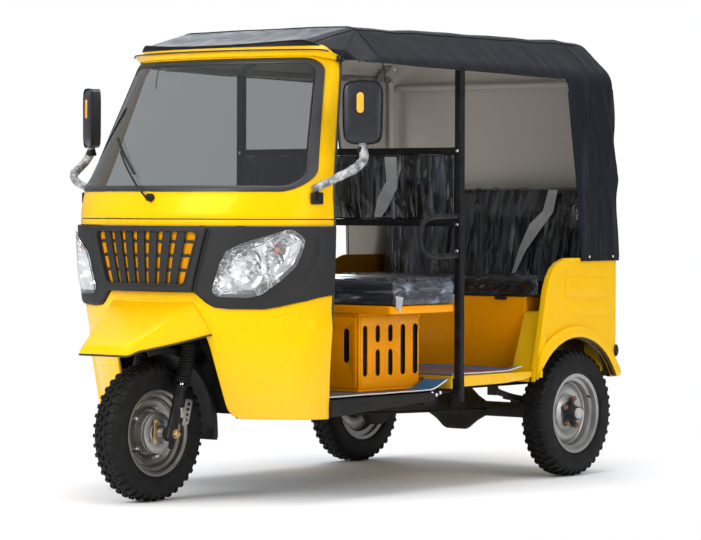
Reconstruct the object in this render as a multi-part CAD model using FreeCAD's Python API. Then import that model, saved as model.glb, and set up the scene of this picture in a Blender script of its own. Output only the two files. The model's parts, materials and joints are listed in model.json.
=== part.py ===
import FreeCAD, Part
import math
import os

from FreeCAD import Vector

# Auto rickshaw: three wheels, a moulded cab front, a driver's seat over the engine, a passenger
# bench and a fabric roof. Lengths are in millimetres. While pieces are made, Y = 0 is the front
# axle, the front faces -Y, +X is the vehicle's left side and Z = 0 is the ground. Finished
# pieces are moved so that the origin is on the ground under the middle of the vehicle.

# Overall
wheelbase = 1980.0
rear_track = 1150.0
tyre_radius = 266.0
tyre_width = 112.0
rear_overhang = 332.0
tub_half_width = 615.0
tub_rear_y = wheelbase + rear_overhang

# Fits
seat_gap = 0.3
running_fit = 0.05
overrun = 30.0

# Cab front shell: half widths, door edge and nose line at shares of the height
cab_half_width = 615.0
cab_wall = 12.0
mask_bottom_z = 322.0
cab_seam_z = 1088.0
door_edge_y = 376.0
door_edge_run = 18.0
nose_y = -17.0
nose_run = 147.0
mask_level_shares = [
    (0.0, 0.920, 1.0, 1.0), (0.286, 0.943, 0.61, 0.537), (0.558, 0.976, 0.33, 0.15),
    (0.79, 0.990, 0.17, 0.02), (1.0, 1.0, 0.0, 0.0)]
screen_top_z = 1760.0
screen_taper = 118.0
screen_edge_run = 186.0
screen_nose_run = 374.0
screen_level_shares = [
    (0.0, 0.0, 0.0, 0.0), (0.077, 0.025, 0.005, 0.021), (0.167, 0.085, 0.032, 0.078),
    (0.315, 0.249, 0.205, 0.2425), (0.613, 0.577, 0.551, 0.572), (0.9345, 0.932, 0.925, 0.928),
    (1.0, 1.0, 1.0, 1.0)]

# Gap between the leg shields, for the front wheel
leg_gap_foot_half = 272.0
leg_gap_half = 247.0
leg_gap_shoulder_z = 600.0
leg_gap_top_half = 236.0
leg_gap_top_z = 655.0
leg_corner_radius = 60.0

# Charcoal panel across the nose, with its grille
panel_top_z = 1062.0
panel_low_z = 747.0
panel_proud = 14.0
panel_wall = 24.0
panel_round = 14.0
panel_cut_reach = 150.0
panel_edge_shares = [
    (0.302, 0.213), (0.354, 0.197), (0.387, 0.137), (0.426, 0.07), (0.475, 0.016), (0.559, 0.0),
    (0.758, 0.003), (0.826, 0.032), (0.933, 0.102), (1.06, 0.257)]
centre_proud = 22.0
centre_top_half = 284.0
centre_low_half = 212.0
centre_round = 8.0
grille_top_z = 1040.0
grille_bottom_z = 842.0
grille_top_half = 249.0
grille_bottom_half = 188.0
grille_round = 16.0
slat_count = 7
slat_width = 15.0
slat_depth = 14.0
slat_bend_share = 0.45
slat_step_width = 10.0
slat_step_shares = [0.24, 0.52, 0.79]
grille_back_gap = 26.0
grille_back_wall = 4.0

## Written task
Exactly repeat the lines running from the top of the listing to the line bearing "from FreeCAD import Vector", both of those lines included, and only them.

## Reply
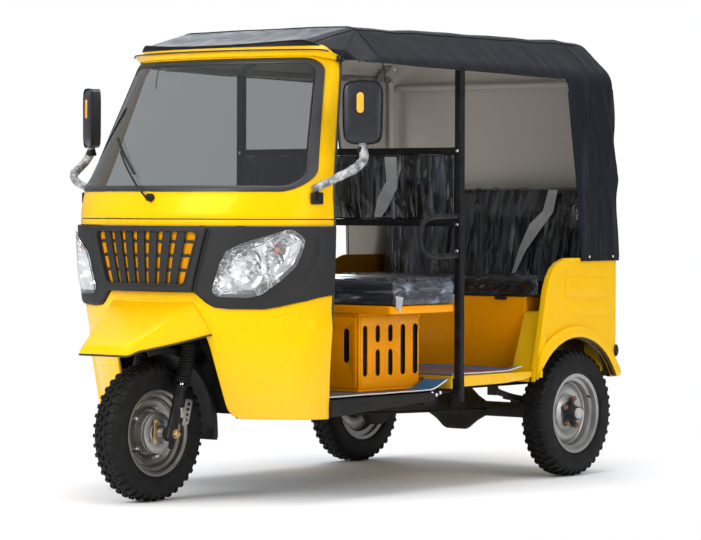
Reconstruct the object in this render as a multi-part CAD model using FreeCAD's Python API. Then import that model, saved as model.glb, and set up the scene of this picture in a Blender script of its own. Output only the two files. The model's parts, materials and joints are listed in model.json.
=== part.py ===
import FreeCAD, Part
import math
import os

from FreeCAD import Vector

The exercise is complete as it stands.